Czy można inaczej? Zamiast kolorowego banera na poczytnym portalu: „Przeklinanie przedłuża życie – dowiedli amerykańscy psychologowie.” Należałoby napisać: pewna grupa badaczy, przeprowadziwszy test statystyczny o danej mocy, na danej grupie badanych, z danym błędem pomiaru, odchyleniem statystycznym, progiem istotności oraz progiem ufności, uzyskłała wynik pozwalający z powiedzieć, że w tej populacji ilość wypowiadanych wulgarnych słów pozytywnie korelowała z długością życia. Tyle. Aż tyle i tylko tyle. Owszem, nikt by tego nie zrozumiał, a nawet jeśli by się w to zagłębił, to ostatecznie nic by go w tym nie zaszokowało. Okazałoby się, że psycholog trzyma w ręku motykę i porywa się z nią na jasne słońce prawdy o człowieku.

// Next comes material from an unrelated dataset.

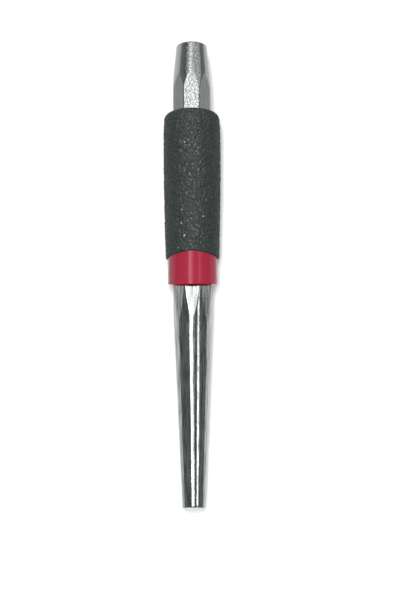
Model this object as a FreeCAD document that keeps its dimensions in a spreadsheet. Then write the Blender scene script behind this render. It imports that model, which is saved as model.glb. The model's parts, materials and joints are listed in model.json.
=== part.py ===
"""A taper-ended hand punch with an octagonal steel bar and a two-layer soft grip.

Every piece is drawn standing up on the tool's own axis, with the flat tip at zero height
and the struck head at the top. The finished pieces are then laid down together: tip towards
-Y, head towards +Y, and +Z up, at the small pitch at which the tool balances on its grip.
All lengths are in millimetres.
"""
import FreeCAD, Part
import math
import os
import Sketcher
from FreeCAD import Placement, Rotation, Vector

PARTS_FOLDER = "parts"
OCTAGON_SIDES = 8

# Driving dimensions: alias, value, meaning. Heights run along the tool's axis from the tip.
DIMENSIONS = [
    ("overall_length", 150.0, "tip face to struck face"),
    ("across_flats", 12.0, "octagonal bar, flat to flat"),
    ("corner_diameter", 12.9, "bar over its slightly eased corners"),
    ("tip_diameter", 6.8, "working end of the taper"),
    ("tip_chamfer", 0.15, "broken edge round the tip"),
    ("taper_meets_flats", 58.6, "height where the taper is as wide as the flats"),
    ("head_diameter", 9.9, "cone of the head, at the struck face"),
    ("head_meets_flats", 139.2, "height where the head cone is as wide as the flats"),
    ("head_chamfer", 0.35, "broken edge round the struck face"),
    ("inner_diameter", 15.5, "inner sleeve, outside"),
    ("inner_bottom", 70.1, "lower end of the inner sleeve, on the axis"),
    ("inner_slant", 12.0, "slant of that end, longest on the upper side, in degrees"),
    ("inner_rounding", 0.4, "rounded lower rim of the inner sleeve"),
    ("grip_bottom", 78.8, "lower end of the outer grip"),
    ("grip_widest", 120.0, "height where the barrel of the grip is widest"),
    ("grip_top", 126.3, "upper end of the outer grip"),
    ("grip_bottom_diameter", 16.8, "barrel of the grip, at its lower end"),
    ("grip_widest_diameter", 18.2, "barrel of the grip, at its widest"),
    ("grip_top_diameter", 17.4, "barrel of the grip, at its upper end"),
    ("grip_top_rounding", 1.4, "rounded upper rim of the grip"),
    ("grip_bottom_rounding", 0.3, "rounded lower rim of the grip"),
    ("grip_end_wall", 1.2, "grip material above the inner sleeve"),
    ("grip_flattening", 0.08, "how far the soft grip flattens where the tool lies on it"),
]

# Grams per cubic millimetre, for finding the balance point.
DENSITY = {
    "steel_punch": 0.00785,
    "red_inner_sleeve": 0.00125,
    "black_outer_grip": 0.00115,
}

doc = FreeCAD.newDocument("taper_punch")
sheet = doc.addObject("Spreadsheet::Sheet", "Dims")


def add_rows(rows, first_row):
    """Put dimensions in the spreadsheet, one alias per row."""
    for row, (alias, value, meaning) in enumerate(rows, start=first_row):
        sheet.set(f"A{row}", alias)
        sheet.set(f"B{row}", str(value))
        sheet.set(f"C{row}", meaning)
        sheet.setAlias(f"B{row}", alias)
    doc.recompute()


add_rows(DIMENSIONS, 1)


def new_body(label):
    body = doc.addObject("PartDesign::Body", label)
    body.Label = label
    return body


def new_sketch(body, name, plane_role):
    """Make a sketch that lies on one of the body's own origin planes."""
    sketch = body.newObject("Sketcher::SketchObject", name)
    planes = [item for item in body.Origin.OriginFeatures if item.Role == plane_role]
    sketch.AttachmentSupport = (planes[0], "")
    sketch.MapMode = "FlatFace"
    return sketch


def drive(sketch, kind, geometry, point, name, expression, value):
    """Measure a sketch point from the sketch origin and bind the distance to the sheet."""
    if value < 0:
        expression = f"-({expression})"
        constraint = Sketcher.Constraint(kind, geometry, point, -1, 1, -value)
    else:
        constraint = Sketcher.Constraint(kind, -1, 1, geometry, point, value)
    index = sketch.addConstraint(constraint)
    sketch.renameConstraint(index, name)
    sketch.setExpression(f"Constraints.{name}", expression)


def outline_sketch(body, name, corners, plane_role="XZ_Plane"):
    """Draw a closed outline of straight lines on a plane through the tool's axis.

    Each corner is (name, radius expression, height expression), and a corner on the axis has
    None for its radius.
    """
    sketch = new_sketch(body, name, plane_role)
    places = []
    for _, radius, height in corners:
        across = value_of(radius) if radius else 0.0
        places.append(Vector(across, value_of(height), 0))
    count = len(places)
    for index in range(count):
        start = places[index]
        end = places[(index + 1) % count]
        sketch.addGeometry(Part.LineSegment(start, end), False)
    for index in range(count):
        following = (index + 1) % count
        sketch.addConstraint(Sketcher.Constraint("Coincident", index, 2, following, 1))
    for index, (corner, radius, height) in enumerate(corners):
        if radius:
            drive(sketch, "DistanceX", index, 1, f"{corner}_radius", radius, places[index].x)
        else:
            sketch.addConstraint(Sketcher.Constraint("PointOnObject", index, 1, -2))
        if height == "0":
            sketch.addConstraint(Sketcher.Constraint("PointOnObject", index, 1, -1))
        else:
            drive(sketch, "DistanceY", index, 1, f"{corner}_height", height, places[index].y)
    return sketch


def value_of(expression):
    """Work out a sheet expression as a plain number."""
    return float(sheet.evalExpression(expression.replace("Dims.", "")))


def octagon_sketch(body, name, blank=None):
    """Draw the bar's octagon, one flat square to each axis.

    With the diameter of a round blank, from the sheet, it also draws a circle well outside
    the blank, so that the sketch is the waste to be cut away round the octagon.
    """
    sketch = new_sketch(body, name, "XY_Plane")
    corner_angle = math.pi / OCTAGON_SIDES
    circumradius = sheet.across_flats / 2 / math.cos(corner_angle)
    corners = []
    for index in range(OCTAGON_SIDES):
        angle = corner_angle * (2 * index - 1)
        corners.append(Vector(circumradius * math.cos(angle), circumradius * math.sin(angle), 0))
    for index, corner in enumerate(corners):
        following = corners[(index + 1) % OCTAGON_SIDES]
        sketch.addGeometry(Part.LineSegment(corner, following), False)
    circle = Part.Circle(Vector(0, 0, 0), Vector(0, 0, 1), circumradius)
    guide = sketch.addGeometry(circle, True)
    sketch.addConstraint(Sketcher.Constraint("Coincident", guide, 3, -1, 1))
    for index in range(OCTAGON_SIDES):
        following = (index + 1) % OCTAGON_SIDES
        sketch.addConstraint(Sketcher.Constraint("Coincident", index, 2, following, 1))
        sketch.addConstraint(Sketcher.Constraint("PointOnObject", index, 1, guide))
        if index > 0:
            sketch.addConstraint(Sketcher.Constraint("Equal", 0, index))
    sketch.addConstraint(Sketcher.Constraint("Vertical", 0))
    size = sketch.addConstraint(Sketcher.Constraint("Radius", guide, circumradius))
    sketch.renameConstraint(size, "circumradius")
    sketch.setExpression("Constraints.circumradius", "Dims.across_flats / 2 / cos(22.5 deg)")
    if blank:
        blank_radius = sheet.get(blank)
        outside = Part.Circle(Vector(0, 0, 0), Vector(0, 0, 1), blank_radius)
        rim = sketch.addGeometry(outside, False)
        sketch.addConstraint(Sketcher.Constraint("Coincident", rim, 3, -1, 1))
        waste = sketch.addConstraint(Sketcher.Constraint("Radius", rim, blank_radius))
        sketch.renameConstraint(waste, "waste_radius")
        sketch.setExpression("Constraints.waste_radius", f"Dims.{blank}")
    return sketch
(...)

Nie da się człowieka zamknąć w statystycznej klatce, w rubryczce, w wyliczeniach, testach i kwestionariuszach. Taka niewola odczłowiecza go aż do zupełnego nieistnienia. Statystyczny Kowalski nie jest twoim sąsiadem, którego mijasz na klatce schodowej idąc rano po zakupy. Jest bliżej nieokreślonym tworem matematycznych operacji, nie mniej abstakcyjnym niż liczba siedem, pierwiastek z dziesięciu, czy dwa silnia. Nie chcę negować zasadności badań statystycznych w naukach społecznych. Z braku lepszych narzędzi badania statystyczne wskazują nam jakiś kierunek, odsłaniają pewien rąbek tajemnicy. Pozwalają wyznaczyć pole dalszych badań. Dają wzkazówki w jaki sposób pracować z jednostką i jak intepretować jej zachownia. Skłaniają do refleksji nad pewnymi zjawiskami. Trzeba tylko mądrze na nie patrzeć. Mądrze, to znaczy krytycznie. Nie zachwycać się tam, gdzie nie ma czym, nie wyciągać nieuprawnionych wniosków. Podarować sobie opychanie sie psychologicznymi fast foodami, którymi karmi nas pop-psychologia. Co z tego, że smaczne, kiedy sztuczne i niezdrowe. Okazuje się bowiem, że w człowieku jest człowieka zwyczajnie więcej niż 100%
Cóż masz zatem począć nieszczęsny psychologu? Do pługa! W pocie czoła uprawjaj niewdzięczną i nieurodzajną ziemię wiedzy, tym jedynym dostępnym ci narzędziem i nie udawaj, że wydaje ona plony większe, niż w rzeczywistości wydaje. Pokornie rób swoje. Nie zniechęcaj sie brakiem spektakularnych odkryć, nie ulegaj presji posmodernistycznego głodu nowinek i sensacji. A w twojej niedoli niech towarzyszą ci słowa Tomasa Edisona, które wypowiedział po setnej nieudanej próbie stworzenia żarówki, gdy przyjaciele prosili go, by dał sobie wreszcie spokój, skoro jak dotąd nic nie odkrył:
„Jak to nic nie odkryłem – mówił – znalazłem już sto sposobów na to jak nie stworzyć żarówki”.